Some people like VR but they use it at home.

On the other hand, earbuds and smart watches haven't had the same issues.




I think the backlash against Google Glass might have subsided if it had been a useful device that was widely available. (Of course, the wide release version was on watches)

As it was, wearing a Google Glass was making several statements: I have acccess to this special thing; I'm going to wear this mostly useless object in a highly visible location on my body; and if actually using it in public, I don't care that having a one-sided conversation with a computer annoys those around me (kind of like talking on a phone/bluetooth headset, but worse). Maybe the camera was the anchor for the issue, but I don't think it was the real issue; I don't recall seeing articles about people being shunned for wearing the Snapchat camera glasses.


I tend to agree.

If/when we have AR glasses that are reasonably priced and genuinely useful, I'm inclined to think they'll be broadly accepted. Yes, there will be people including some of the people reading this who will be upset about the panopticon-like invasion of privacy associated with always-on cameras everywhere. But they'll be largely ignored just as they are today with respect to video/photos being just a smartphone in the pocket away.

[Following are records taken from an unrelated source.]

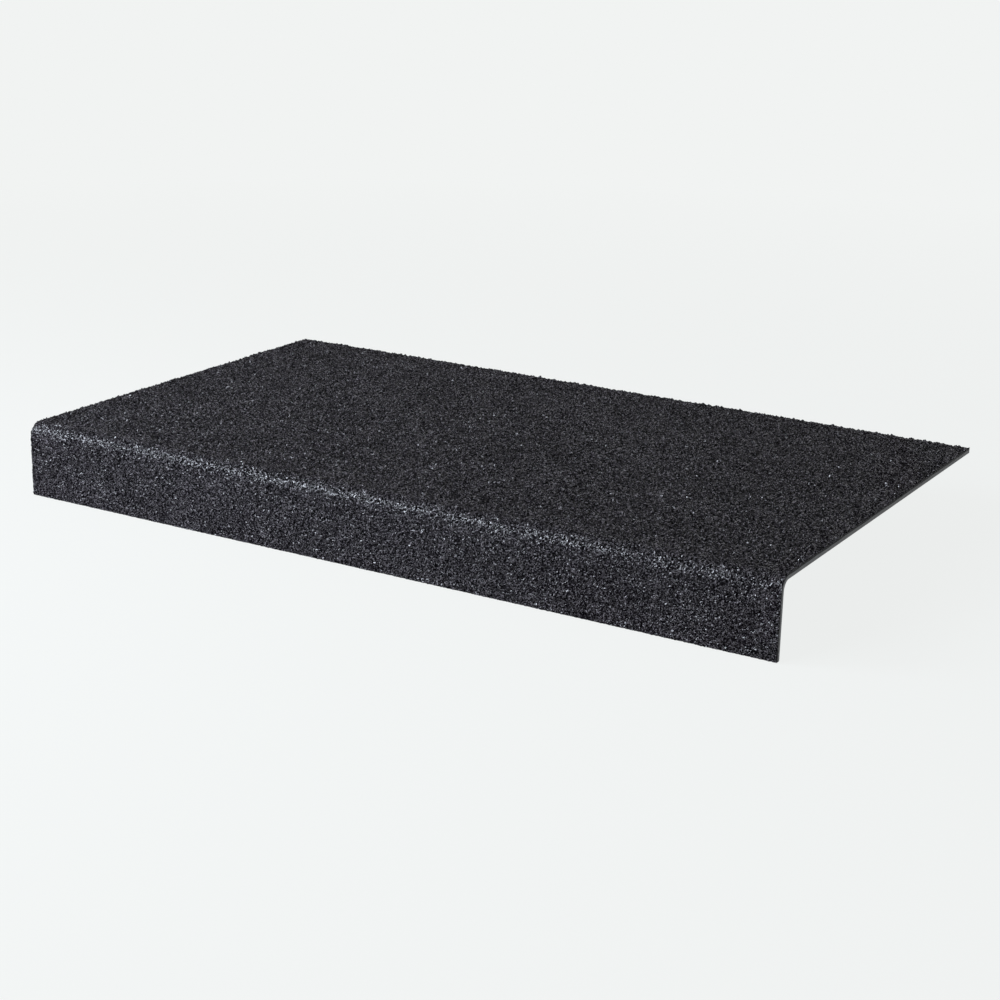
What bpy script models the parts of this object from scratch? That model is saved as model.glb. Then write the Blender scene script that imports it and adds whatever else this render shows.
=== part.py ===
"""Anti-slip stair tread cover: one moulded sheet of glass-fibre plastic, folded down over a step's front edge.

Metres, +Z up. +X runs along the step and +Y into the step, away from the front leg.
The origin lies under the middle of the part, level with the foot of the front leg.
"""

from math import radians

import bmesh
import bpy

# Driving sizes of the moulding
TREAD_LENGTH = 0.600      # along the step, from cut end to cut end
TREAD_DEPTH = 0.345       # from the front of the leg to the back edge of the tread
NOSING_DROP = 0.055       # from the top of the tread to the foot of the leg
SHEET_THICKNESS = 0.0042  # laminate and grit coat together
FOLD_RADIUS = 0.0105      # outer radius of the nose, where the tread turns down into the leg
EDGE_BREAK = 0.0003       # sharpness taken off the sawn edges

# Fineness of the rounded stretches
FOLD_SEGMENTS = 14
EDGE_BREAK_SEGMENTS = 2

# The fold and the sawn edges turn by a right angle, and each facet of the fold by much less
SHARP_CORNER_ANGLE = radians(60)

# Near-black resin with a slight blue cast
GRIT_COLOUR = (0.030, 0.030, 0.034, 1.0)
GRIT_ROUGHNESS = 0.45
GRIT_METALLIC = 0.0

COLLECTION_NAME = "stair_tread_cover"


def clear_scene():
    """Remove every object that the file opened with."""
    for old in list(bpy.data.objects):
        bpy.data.objects.remove(old, do_unlink=True)


def make_collection(name):
    """Return a new collection, linked to the scene, that holds the part."""
    collection = bpy.data.collections.new(name)
    bpy.context.scene.collection.children.link(collection)
    return collection


def gritted_resin():
    """Return the material of the whole moulding: black resin over glass fibre and grit."""
    material = bpy.data.materials.new("black_gritted_resin")
    material.use_nodes = True
    shader = material.node_tree.nodes["Principled BSDF"]
    shader.inputs["Base Color"].default_value = GRIT_COLOUR
    shader.inputs["Roughness"].default_value = GRIT_ROUGHNESS
    shader.inputs["Metallic"].default_value = GRIT_METALLIC
    material.diffuse_color = GRIT_COLOUR
    return material


def outer_skin(name):
    """Return the outer skin as an open surface: the tread's plane, its front edge drawn straight down."""
    skin = bmesh.new()
    bmesh.ops.create_grid(skin, x_segments=1, y_segments=1, size=0.5)
    bmesh.ops.scale(skin, vec=(TREAD_LENGTH, TREAD_DEPTH, 1.0), verts=skin.verts)
    bmesh.ops.translate(skin, vec=(0.0, 0.0, NOSING_DROP), verts=skin.verts)

    front_edge = min(skin.edges, key=lambda edge: edge.verts[0].co.y + edge.verts[1].co.y)
    drawn = bmesh.ops.extrude_edge_only(skin, edges=[front_edge])
    foot = [item for item in drawn["geom"] if isinstance(item, bmesh.types.BMVert)]
    bmesh.ops.translate(skin, vec=(0.0, 0.0, -NOSING_DROP), verts=foot)

    bmesh.ops.recalc_face_normals(skin, faces=skin.faces)
    tread = max(skin.faces, key=lambda face: face.calc_area())
    if tread.normal.z < 0.0:
        bmesh.ops.reverse_faces(skin, faces=skin.faces)

    mesh = bpy.data.meshes.new(name)
    skin.to_mesh(mesh)
    skin.free()
    return mesh


def tread_cover(collection):
    """Add the moulding: the skin is folded at the nose, thickened inwards and its sawn edges are eased."""
    mesh = outer_skin("tread_cover")
    mesh.materials.append(gritted_resin())
    cover = bpy.data.objects.new("tread_cover", mesh)
    collection.objects.link(cover)

    fold = cover.modifiers.new("nose_fold", "BEVEL")
    fold.limit_method = "ANGLE"
    fold.angle_limit = SHARP_CORNER_ANGLE
    fold.width = FOLD_RADIUS
    fold.segments = FOLD_SEGMENTS

    wall = cover.modifiers.new("sheet_wall", "SOLIDIFY")
    wall.thickness = SHEET_THICKNESS
    wall.offset = -1.0
    wall.use_even_offset = True

    easing = cover.modifiers.new("eased_edges", "BEVEL")
    easing.limit_method = "ANGLE"
    easing.angle_limit = SHARP_CORNER_ANGLE
    easing.width = EDGE_BREAK
    easing.segments = EDGE_BREAK_SEGMENTS

    mesh.shade_smooth()
    cover.modifiers.new("flat_faces_shade_flat", "WEIGHTED_NORMAL")
    return cover


def main():
    clear_scene()
    tread_cover(make_collection(COLLECTION_NAME))


main()
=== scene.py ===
"""Looks of an anti-slip stair tread cover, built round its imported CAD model.

Metres, +Z up. +X runs along the step and +Y into it, as in the CAD model. Run it as a script in Blender.
"""

from math import cos, pi, radians, sin

import bpy
import numpy as np
from bpy.props import FloatProperty, FloatVectorProperty, IntProperty, PointerProperty
from mathutils import Matrix, Vector


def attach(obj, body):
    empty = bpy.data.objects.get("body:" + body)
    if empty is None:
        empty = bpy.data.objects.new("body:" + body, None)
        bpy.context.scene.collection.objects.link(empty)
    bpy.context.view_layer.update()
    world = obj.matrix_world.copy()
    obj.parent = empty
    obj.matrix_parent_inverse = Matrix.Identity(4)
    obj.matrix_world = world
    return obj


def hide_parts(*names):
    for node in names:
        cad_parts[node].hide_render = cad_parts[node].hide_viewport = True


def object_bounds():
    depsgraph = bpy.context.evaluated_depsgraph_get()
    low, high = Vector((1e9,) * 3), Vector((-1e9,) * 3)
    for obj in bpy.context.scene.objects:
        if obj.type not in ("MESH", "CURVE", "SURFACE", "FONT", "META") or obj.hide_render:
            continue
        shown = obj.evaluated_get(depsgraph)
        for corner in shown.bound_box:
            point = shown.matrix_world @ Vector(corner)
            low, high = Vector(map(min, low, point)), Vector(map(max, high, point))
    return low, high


bl_info = {
    "name": "Gritted Stair Tread Cover",
    "version": (1, 0, 0),
    "blender": (4, 5, 0),
    "location": "3D View > Sidebar > Tread Cover",
    "description": "Builds the laminate, the grit coat and the studio of a gritted stair tread cover",
    "category": "Add Mesh",
}

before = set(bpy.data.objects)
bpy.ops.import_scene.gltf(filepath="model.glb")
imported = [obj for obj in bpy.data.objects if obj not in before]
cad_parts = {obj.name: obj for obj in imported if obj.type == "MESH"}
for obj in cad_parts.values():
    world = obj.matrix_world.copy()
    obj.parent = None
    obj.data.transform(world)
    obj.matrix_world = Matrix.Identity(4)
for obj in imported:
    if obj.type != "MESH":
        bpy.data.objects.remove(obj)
CAD_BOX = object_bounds()

BODY = "root"
CAD_NODE = "tread_cover"

MM = 0.001
SIDEBAR_TAB = "Tread Cover"

# How one crumb differs from the next. Its place is a share of its cell, its reach a share of half the
# pitch and its height a share of the scatter's height. The lean of its top and the steepness of its
# sides are slopes. The stretch is a factor on the reach of each side.
CRUMB_SIDES = 5
CRUMB_PLACE = (0.05, 0.95)
CRUMB_REACH = (0.62, 1.30)
CRUMB_HEIGHT = (0.45, 1.0)
CRUMB_HEIGHT_POWER = 0.8
CRUMB_LEAN = (-0.45, 0.45)
CRUMB_STEEPNESS = (1.2, 2.6)
CRUMB_STRETCH = (0.75, 1.3)

# Swells of the resin bed, each a height and a pitch, and the drift of the large crumbs' height
BED_SWELLS = ((0.08 * MM, 9.0 * MM), (0.05 * MM, 4.0 * MM))
GROWTH_SHARE = 0.22
GROWTH_PITCH = 7.5 * MM

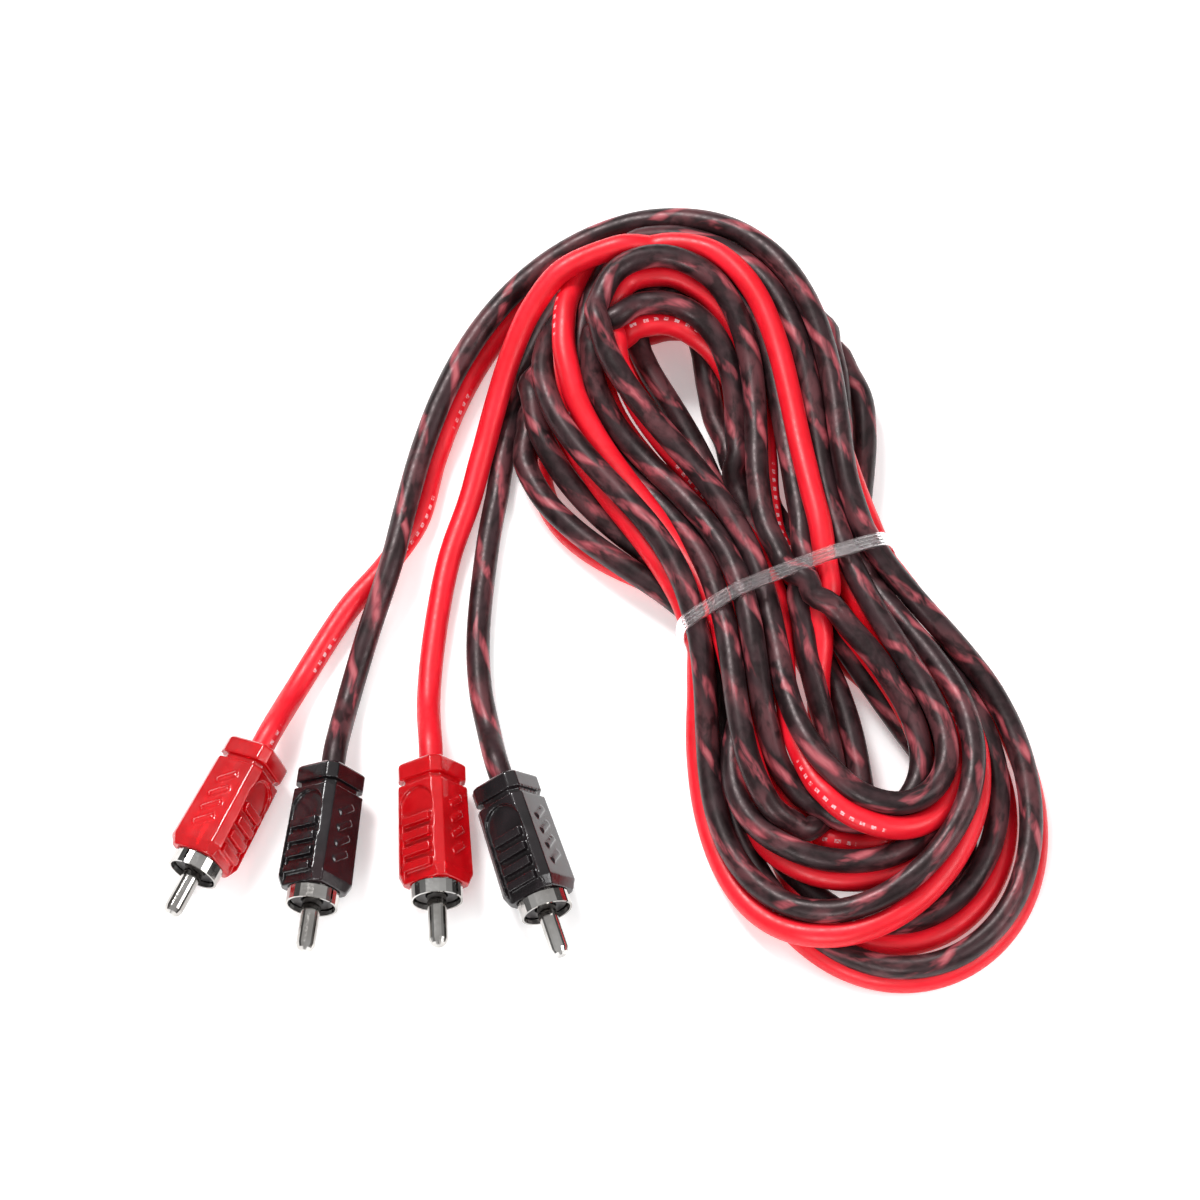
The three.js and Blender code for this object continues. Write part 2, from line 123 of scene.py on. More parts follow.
# The wound pair's centre, clockwise, as rows of (u, v, height, roll). A roll of 0 degrees has the
# black lead over the red one, and a positive roll brings the black lead to the inside of the turn.
WOUND_A = [
    # over the top, from plugs 1 and 2 to the right of the waist
    (-73, 7.2, 12, 4), (-67.4, 14, 11.9, 4), (-61.3, 19, 11.7, 4), (-53, 22.4, 11.3, 0),
    (-44, 23.8, 10.9, -8), (-34, 23, 10.6, -16), (-22, 19.2, 10.6, -28), (-10, 15.2, 11.2, -24),
    # outermost turn
    (0, 14.2, 12, -10), (13, 19, 8, 5), (24.5, 23.2, 5, 10), (37, 24, 4.3, 12),
    (48, 22.7, 4.3, 15), (58, 18.4, 4.3, 12), (66.4, 10.4, 4.3, 14), (70.6, 0.5, 4.3, 22),
    (69.6, -10.6, 4.3, 28), (64, -18.2, 4.3, 22), (55, -22.4, 4.3, 10), (42, -23.4, 4.3, 5),
    (30, -22.8, 4.3, 0), (16, -20.6, 4.3, 0), (0, -16.8, 4.3, 0), (-12, -21.8, 4.3, 8),
    (-22, -26.6, 4.3, 14), (-33, -29.2, 4.4, 16), (-43, -27.6, 4.6, 14), (-51, -22.6, 4.6, 0),
    (-56, -14.4, 4.6, -10), (-57, -6, 4.6, -20), (-56, 5, 4.5, -20), (-52, 16, 4.3, -10),
    (-43, 23.6, 4.3, 5), (-34, 26, 4.3, 15), (-23, 23.8, 4.3, 18), (-11, 19.6, 4.3, 15),
    # second turn
    (0, 16.8, 4.3, 5), (12, 17, 5, 8), (26, 19.6, 5.5, 10), (39, 20, 6, 12),
    (49.5, 17.2, 6.4, 18), (57.4, 11, 6.6, 25), (62, 3.4, 6.6, 35), (62.8, -5, 6.6, 40),
    (60, -13, 6.4, 35), (53.5, -18.4, 6, 20), (44, -20.2, 6, 5), (31, -19.6, 5.5, 0),
    (17, -18, 5, 0), (0, -12.6, 4.3, 0), (-12, -17, 4.6, 8), (-24, -22.6, 5.2, 14),
    (-36, -25.4, 6, 16), (-46, -24.4, 7, 10), (-54, -19.8, 7.6, 0), (-58.5, -12, 8, -10),
    (-60, -2, 8, -20), (-58, 8, 7.6, -20), (-52, 17.5, 7, -10), (-43, 24, 7.6, 0),
    (-33, 24.4, 8, 0), (-22, 21, 7.4, 0), (-11, 16.5, 5.6, 0),
    # third turn, which climbs and crosses to the outside at the near end
    (0, 12.6, 4.5, 0), (12, 14.5, 7.5, 5), (24, 18, 10.4, 8), (34, 18.4, 11.8, 14),
    (43, 14.4, 12, 25), (50.5, 7.2, 12, 32), (56, -1, 11.8, 40), (59.4, -10, 11, 44),
    (59.2, -18, 9.6, 38), (54.6, -24, 8, 24), (46.5, -26.4, 6, 18), (37, -26.4, 4.8, 6),
    (26, -24.4, 4.8, 0), (13, -20, 7.2, 0), (0, -14.4, 12.2, 0), (-13, -13.6, 12, 8),
    (-26, -17.6, 10.6, 14), (-37, -21, 9.8, 14), (-47, -22.4, 9.4, 10), (-55.8, -19, 9, 0),
    (-61, -10, 8.6, -10), (-62, 0, 8, -20), (-59.5, 10, 7, -20), (-52, 19, 5, -10),
    (-42, 22, 4.6, 0), (-31, 19.4, 4.4, 0), (-20, 15, 4.3, 0), (-10, 10.8, 4.3, 0),
    # fourth turn
    (0, 8.4, 4.3, 0), (13, 11.2, 5.4, 5), (25, 14.4, 6.6, 10), (36, 15.2, 7.6, 15),
    (45, 11.6, 8.4, 25), (50.4, 5, 9, 35), (52.2, -3, 9.4, 42), (51, -10.8, 9.4, 42),
    (46.5, -17, 9.2, 35), (38.5, -20.6, 9, 20), (28, -21, 8.6, 10), (15, -16.4, 7, 0),
    (0, -6.6, 4.5, 0), (-11, -3.4, 4.4, 0), (-21, -1.2, 4.4, 25), (-30, 0.6, 4.4, 75),
    (-38, 0.8, 4.4, 85), (-45, -1, 4.4, 75), (-49.6, -5, 4.4, 40), (-55.4, -6, 4.4, 10),
    (-60, -2.4, 4.4, 10), (-60.8, 4, 4.4, 10), (-57.2, 9, 4.4, 10), (-51, 9.8, 4.4, 5),
    (-46, 6.8, 4.4, 0), (-38, 5.8, 4.4, 0), (-28, 4.4, 4.4, 0), (-14, 3.6, 4.4, 0),
    (0, 4.2, 4.3, 0),
]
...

It's easy to forget that less than 20 years ago taking a photo, much less a video, was a pretty deliberate act involving equipment that most people didn't routinely carry with them.


Google has lame boring marketing and is just not fashionable enough at this moment, just wait until Apple iGlass ProPrivacy™ appears on the market, lines at the Apple Store will be record long and owners will wear it with pride and sense of accomplishment/superiority.


I mean, if it's the same product, more or less an Apple Watch you have to strain your eyes to see, I expect it'll have the same lack of customers, even if Apple invents it. Maybe with less backlash.


Also it implies you may be recording me without my permission...drunk...in a bar...with my mistress.


I think it's as simple as the fact that Snapchat glasses weren't $1,500 in a time before crypto.


Boiling frogs, man.

Google Glass was just too sudden a change. Another decade of eroding our collective sense of privacy and boundaries means it might be more successful now than it was back when we still had some expectation of personal privacy.